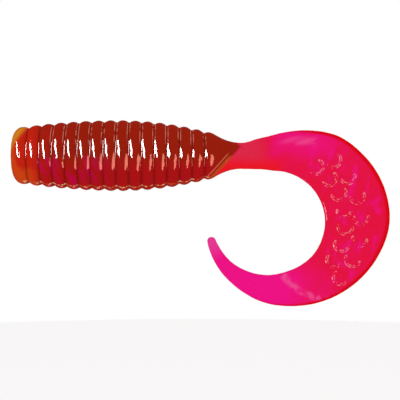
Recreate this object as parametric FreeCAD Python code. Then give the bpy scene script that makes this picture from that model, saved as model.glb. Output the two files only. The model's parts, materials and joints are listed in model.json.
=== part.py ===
import FreeCAD, Part
import math
import os

# Curly-tail soft plastic worm (grub), in millimetres.
# Nose face at x = 0, body axis along +X, back of the worm up (+Z), flat tail in the XZ plane.
# The worm is one casting of two shots of soft plastic. It is cut here where the real one
# flexes: at every groove of the body, at the neck and along the tail.

# ---- body ----
nose_length = 3.4
nose_flat_radius = 3.2
nose_edge_round = 2.0
rib_count = 14
rib_pitch = 2.62
body_radius = 7.45
nose_radius = 5.97
rear_radius = 5.2
thickest_share = 0.52
groove_depth = 0.5
core_radius = 3.0

# ---- clearances between links of the body ----
body_bend_deg = 8.0
relief_spare_deg = 0.3
centre_gap = 0.1

# ---- neck ----
shoulder_length = 1.8
shoulder_end_radius = 4.76
neck_length = 5.9
neck_half_height = 2.76
neck_half_thickness = 1.7
colour_line_x = 4.3
colour_line_slope = 0.64

# ---- tail ----
tail_gap = 0.4
curl_radius = 10.0
curl_ahead = 8.07
curl_drop = 14.07
blade_width = 13.8
blade_thickness = 1.8
tail_cuts_deg = [-96, -76, -54, -32, -10, 12, 34, 56, 78, 100, 122, 144]
tail_tip_deg = 164.5

# Share of the way along the neck, height, thickness and squareness of its cross-section.
neck_shape = [
    (0.00, 1.00, 1.00, 2.0),
    (0.19, 0.68, 0.76, 2.05),
    (0.36, 0.44, 0.54, 2.15),
    (0.54, 0.235, 0.34, 2.3),
    (0.75, 0.08, 0.14, 2.5),
    (1.00, 0.00, 0.00, 2.7),
]

# Blade: angle round the curl, then inner radius, width and thickness as shares of
# curl_radius, blade_width and blade_thickness.
blade_shape = [
    (-108, 1.180, 0.464, 1.50),
    (-96, 1.100, 0.536, 1.33),
    (-84, 1.078, 0.620, 1.21),
    (-70, 1.055, 0.739, 1.13),
    (-55, 1.035, 0.870, 1.08),
    (-40, 1.020, 0.935, 1.06),
    (-20, 1.005, 0.996, 1.03),
    (0, 1.000, 1.000, 1.00),
    (20, 1.000, 0.902, 0.97),
    (40, 1.015, 0.775, 0.94),
    (60, 1.030, 0.656, 0.89),
    (80, 1.060, 0.543, 0.83),
    (100, 1.135, 0.431, 0.78),
    (120, 1.215, 0.315, 0.72),
    (140, 1.300, 0.221, 0.67),
    (160, 1.365, 0.149, 0.61),
    (164.5, 1.380, 0.130, 0.59),
]

groove_x = [nose_length + rib_pitch * i for i in range(rib_count + 1)]
shoulder_end_x = groove_x[-1] + shoulder_length
neck_end_x = shoulder_end_x + neck_length
curl_x = neck_end_x + curl_ahead
curl_z = -curl_drop
relief = math.tan(math.radians((body_bend_deg + relief_spare_deg) / 2))


def crest_radius(x):
    """Radius of the body over its rib crests."""
    middle = groove_x[0] + thickest_share * (groove_x[-1] - groove_x[0])
    nose_crest = 0.55 * nose_length
    if x < middle:
        return body_radius - (body_radius - nose_radius) * ((middle - x) / (middle - nose_crest)) ** 2
    return body_radius - (body_radius - rear_radius) * ((x - middle) / (groove_x[-1] - middle)) ** 2


def groove_radius(x):
    """Radius of the body at the bottom of a groove."""
    return crest_radius(x) - groove_depth


def front_face(x, radius):
    """Where a link's front face is at this radius, behind the groove plane at x."""
    return x + centre_gap / 2 + radius * relief


def rear_face(x, radius):
    """Where a link's rear face is at this radius, ahead of the groove plane at x."""
    return x - centre_gap / 2 - radius * relief


def point(x, radius):
    return FreeCAD.Vector(x, 0, radius)


def turned(edges):
    """A solid of revolution about the body axis, from the edges of its half section."""
    face = Part.Face(Part.Wire(edges))
    solid = face.revolve(FreeCAD.Vector(0, 0, 0), FreeCAD.Vector(1, 0, 0), 360)
    if solid.Volume < 0:
        solid.reverse()
    return solid


def lines(points):
    return [Part.makeLine(a, b) for a, b in zip(points, points[1:])]


def make_nose():
    """The solid front ring, with the flat face that sits against a jig head."""
    x = groove_x[0]
    crest = crest_radius(0.6 * nose_length)
    rim = groove_radius(x)
    flat_edge = point(0, nose_flat_radius)
    rim_end = point(rear_face(x, rim), rim)
    crest_point = point(nose_edge_round, crest)
    rounding = []
    for turn_deg in (0, 22.5, 45, 67.5, 90):
        turn = math.radians(turn_deg)
        x_round = nose_edge_round * (1 - math.cos(turn))
        r_round = nose_flat_radius + (crest - nose_flat_radius) * math.sin(turn)
        rounding.append(point(x_round, r_round))
    curve = Part.BSplineCurve()
    curve.interpolate(Points=rounding, InitialTangent=point(0, 1), FinalTangent=point(1, 0))
    edges = lines([point(0, 0), flat_edge])
    edges.append(curve.toShape())
    edges += lines([crest_point, rim_end, point(rear_face(x, 0), 0), point(0, 0)])
    return turned(edges)


def make_rib(front, rear):
    """The coloured jacket of one rib: a ring with a rounded crest round the core."""
    middle = (front + rear) / 2
    front_rim = groove_radius(front)
    rear_rim = groove_radius(rear)
    a = point(front_face(front, core_radius), core_radius)
    b = point(front_face(front, front_rim), front_rim)
    c = point(middle, crest_radius(middle))
    d = point(rear_face(rear, rear_rim), rear_rim)
    e = point(rear_face(rear, core_radius), core_radius)
    edges = lines([a, b])
    edges.append(Part.Arc(b, c, d).toShape())
    edges += lines([d, e, a])
    return turned(edges)


def make_core(front, rear, radius):
    """The pink disc inside one rib."""
    a = point(front_face(front, 0), 0)
    b = point(front_face(front, radius), radius)
    c = point(rear_face(rear, radius), radius)
    d = point(rear_face(rear, 0), 0)
    return turned(lines([a, b, c, d, a]))


def make_shoulder():
    """The last ring, which runs smoothly into the neck."""
    front = groove_x[-1]
    rim = groove_radius(front)
    a = point(front_face(front, core_radius), core_radius)
    b = point(front_face(front, rim), rim)
    c = point(front + 0.6 * shoulder_length, rear_radius - 0.05)
    d = point(shoulder_end_x, shoulder_end_radius)
    e = point(shoulder_end_x, core_radius)
    edges = lines([a, b])
    edges.append(Part.Arc(b, c, d).toShape())
    edges += lines([d, e, a])
    return turned(edges)


def make_shoulder_core():
    front = groove_x[-1]
    a = point(front_face(front, 0), 0)
    b = point(front_face(front, core_radius), core_radius)
    c = point(shoulder_end_x, core_radius)
    d = point(shoulder_end_x, 0)
    return turned(lines([a, b, c, d, a]))


def smooth_row(table, where):
    """A row between the rows of a table, on a smooth curve through them."""
    index = 0
    while index < len(table) - 2 and where > table[index + 1][0]:
        index += 1
    rows = [table[max(index - 1, 0)], table[index], table[index + 1], table[min(index + 2, len(table) - 1)]]
    span = rows[2][0] - rows[1][0]
    t = (where - rows[1][0]) / span
    result = []
    for column in range(1, len(rows[0])):
        start_slope = span * (rows[2][column] - rows[0][column]) / (rows[2][0] - rows[0][0])
        end_slope = span * (rows[3][column] - rows[1][column]) / (rows[3][0] - rows[1][0])
        value = (2 * t**3 - 3 * t**2 + 1) * rows[1][column]
        value += (t**3 - 2 * t**2 + t) * start_slope
        value += (3 * t**2 - 2 * t**3) * rows[2][column]
        value += (t**3 - t**2) * end_slope
        result.append(value)
    return result


def ring(inner, outer, thickness, squareness):
    """A closed rounded cross-section between two edge points of the tail's mid plane."""
    middle = (inner + outer) / 2
    half = (outer - inner) / 2
    steps = 12
    sides = []
    for side in (1, -1):
        points = []
        for k in range(steps + 1):
            angle = math.pi * k / steps
            u = -math.copysign(abs(math.cos(angle)) ** (2 / squareness), math.cos(angle))
            v = side * abs(math.sin(angle)) ** (2 / squareness)
            if k in (0, steps):
                v = 0
            points.append(middle + half * u + FreeCAD.Vector(0, thickness / 2 * v, 0))
        if side < 0:
            points.reverse()
        curve = Part.BSplineCurve()
        curve.interpolate(Points=points, Parameters=[float(k) for k in range(steps + 1)])
        sides.append(curve.toShape())
    return Part.Wire(sides)


def neck_ring(share, x):
    """Cross-section of the neck, round at the shoulder and flat where the tail starts."""
    high, thick, squareness = smooth_row(neck_shape, share)
    height = neck_half_height + (shoulder_end_radius - neck_half_height) * high
    width = neck_half_thickness + (shoulder_end_radius - neck_half_thickness) * thick
    return ring(FreeCAD.Vector(x, 0, -height), FreeCAD.Vector(x, 0, height), 2 * width, squareness)


def blade_ring(angle_deg, along):
    """Cross-section of the blade at an angle round the curl, moved along the blade by a distance."""
    inner, width, thick = smooth_row(blade_shape, angle_deg)
    angle = math.radians(angle_deg)
    outward = FreeCAD.Vector(math.cos(angle), 0, -math.sin(angle))
    forward = FreeCAD.Vector(-math.sin(angle), 0, -math.cos(angle))
    start = FreeCAD.Vector(curl_x, 0, curl_z) + forward * along
    inner_radius = inner * curl_radius
    outer_radius = inner_radius + width * blade_width
    thickness = thick * blade_thickness
    return ring(start + outward * inner_radius, start + outward * outer_radius, thickness, 3.4)


def tip_ring(share):
    """Shrinking cross-sections that round off the tip."""
    inner, width, thick = smooth_row(blade_shape, tail_tip_deg)
    angle = math.radians(tail_tip_deg + 3.2 * share)
    outward = FreeCAD.Vector(math.cos(angle), 0, -math.sin(angle))
    centre = FreeCAD.Vector(curl_x, 0, curl_z)
    middle = inner * curl_radius + width * blade_width / 2
    size = math.sqrt(1 - 0.84 * share**2)
    half = width * blade_width / 2 * size
    thickness = thick * blade_thickness * size
    return ring(centre + outward * (middle - half), centre + outward * (middle + half), thickness, 3.0)


def lofted(rings):
    solid = Part.makeLoft(rings, True, False)
    if solid.Volume < 0:
        solid.reverse()
    return solid


def make_neck():
    """The neck, split on the slanted line where the body colour ends in the pink tail colour."""
    shares = [0.0, 0.19, 0.36, 0.54, 0.75, 1.0]
    last_x = neck_end_x - tail_gap / 2
    whole = lofted([neck_ring(s, shoulder_end_x + s * (last_x - shoulder_end_x)) for s in shares])
    line_x = shoulder_end_x + colour_line_x
    size = 40.0
    behind = Part.makeBox(size, size, 2 * size, FreeCAD.Vector(0, -size / 2, -size))
    tilt = math.degrees(math.atan(colour_line_slope))
    behind.rotate(FreeCAD.Vector(0, 0, 0), FreeCAD.Vector(0, 1, 0), tilt)
    behind.translate(FreeCAD.Vector(line_x, 0, 0))
    return whole.cut(behind), whole.common(behind)


def make_tail_root():
    """The first part of the tail, from the neck into the curl."""
    first_x = neck_end_x + tail_gap / 2
    rings = [neck_ring(1.0, first_x), blade_ring(-108, 0), blade_ring(-102, 0)]
    rings.append(blade_ring(tail_cuts_deg[0], -tail_gap / 2))
    return lofted(rings)


def make_tail_part(start_deg, end_deg):
    """A part of the blade between two cuts, each half a gap away from its cut."""
    rings = [blade_ring(start_deg, tail_gap / 2)]
    step = (end_deg - start_deg) / 3
    rings += [blade_ring(start_deg + step, 0), blade_ring(start_deg + 2 * step, 0)]
    rings.append(blade_ring(end_deg, -tail_gap / 2))
    return lofted(rings)


def make_tail_tip():
    start_deg = tail_cuts_deg[-1]
    rings = [blade_ring(start_deg, tail_gap / 2)]
    rings += [blade_ring(start_deg + 8, 0), blade_ring(start_deg + 16, 0)]
    rings += [tip_ring(0.0), tip_ring(0.5), tip_ring(0.85), tip_ring(1.0)]
    return lofted(rings)


os.makedirs("parts", exist_ok=True)
shapes = {"nose_ring": make_nose()}
for number in range(rib_count):
    front, rear = groove_x[number], groove_x[number + 1]
    shapes["rib_%02d" % (number + 1)] = make_rib(front, rear)
    shapes["core_%02d" % (number + 1)] = make_core(front, rear, core_radius)
shapes["shoulder_ring"] = make_shoulder()
shapes["shoulder_core"] = make_shoulder_core()
shapes["neck_jacket"], shapes["neck_pink"] = make_neck()
shapes["tail_01"] = make_tail_root()
for number, (start, end) in enumerate(zip(tail_cuts_deg, tail_cuts_deg[1:])):
    shapes["tail_%02d" % (number + 2)] = make_tail_part(start, end)
shapes["tail_tip"] = make_tail_tip()

for name, shape in shapes.items():
    if len(shape.Solids) != 1:
        raise ValueError(name + " isn't one solid")
    if not shape.isValid():
        raise ValueError(name + " isn't a valid solid")
    solid = shape.Solids[0]
    solid.exportStep("parts/" + name + ".step")
    box = solid.BoundBox
    print("%-14s %9.2f mm3  x %7.2f %7.2f  y %6.2f %6.2f  z %7.2f %7.2f" % (
        name, solid.Volume, box.XMin, box.XMax, box.YMin, box.YMax, box.ZMin, box.ZMax))
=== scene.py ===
"""Shaded model of a soft plastic worm round its CAD frame, laid out as a Blender add-on."""
import json
import math

import bpy
import numpy as np
from bpy.props import FloatProperty, PointerProperty, StringProperty
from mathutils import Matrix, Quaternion, Vector

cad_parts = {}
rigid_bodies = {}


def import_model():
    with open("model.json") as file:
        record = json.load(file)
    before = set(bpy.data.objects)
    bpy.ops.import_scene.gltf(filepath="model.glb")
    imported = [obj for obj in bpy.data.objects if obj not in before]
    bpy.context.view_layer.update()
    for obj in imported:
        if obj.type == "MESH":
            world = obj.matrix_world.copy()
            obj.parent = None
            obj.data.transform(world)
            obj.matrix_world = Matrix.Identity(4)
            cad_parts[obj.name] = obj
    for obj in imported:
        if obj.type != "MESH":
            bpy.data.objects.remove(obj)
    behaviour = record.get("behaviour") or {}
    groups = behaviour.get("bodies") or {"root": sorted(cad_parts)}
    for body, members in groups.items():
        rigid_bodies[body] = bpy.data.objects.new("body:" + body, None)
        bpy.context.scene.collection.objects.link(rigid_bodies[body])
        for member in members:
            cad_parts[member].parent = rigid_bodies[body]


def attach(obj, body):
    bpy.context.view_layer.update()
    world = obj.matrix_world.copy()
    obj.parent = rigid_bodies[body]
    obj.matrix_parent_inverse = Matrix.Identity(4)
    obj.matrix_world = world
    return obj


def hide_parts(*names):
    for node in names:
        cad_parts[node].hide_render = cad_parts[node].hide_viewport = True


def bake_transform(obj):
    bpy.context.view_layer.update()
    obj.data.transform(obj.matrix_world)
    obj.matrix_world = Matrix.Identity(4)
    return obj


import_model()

bl_info = {
    "name": "Soft plastic worm",
    "version": (1, 0, 0),
    "blender": (4, 2, 0),
    "location": "View3D > Sidebar > Worm",
    "description": "Builds a ribbed curly-tail worm of soft plastic",
    "category": "Add Mesh",
}

MM = 0.001
PLASTISOL = "Moulded PVC plastisol"

# Angles of the tail's hinges round the curl, clockwise from the worm's rear, in degrees.
TAIL_CUTS = [-96, -76, -54, -32, -10, 12, 34, 56, 78, 100, 122, 144]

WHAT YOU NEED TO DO
Tally the lines that hold the string "None" and state the total, nothing more.

FINAL RESULT
2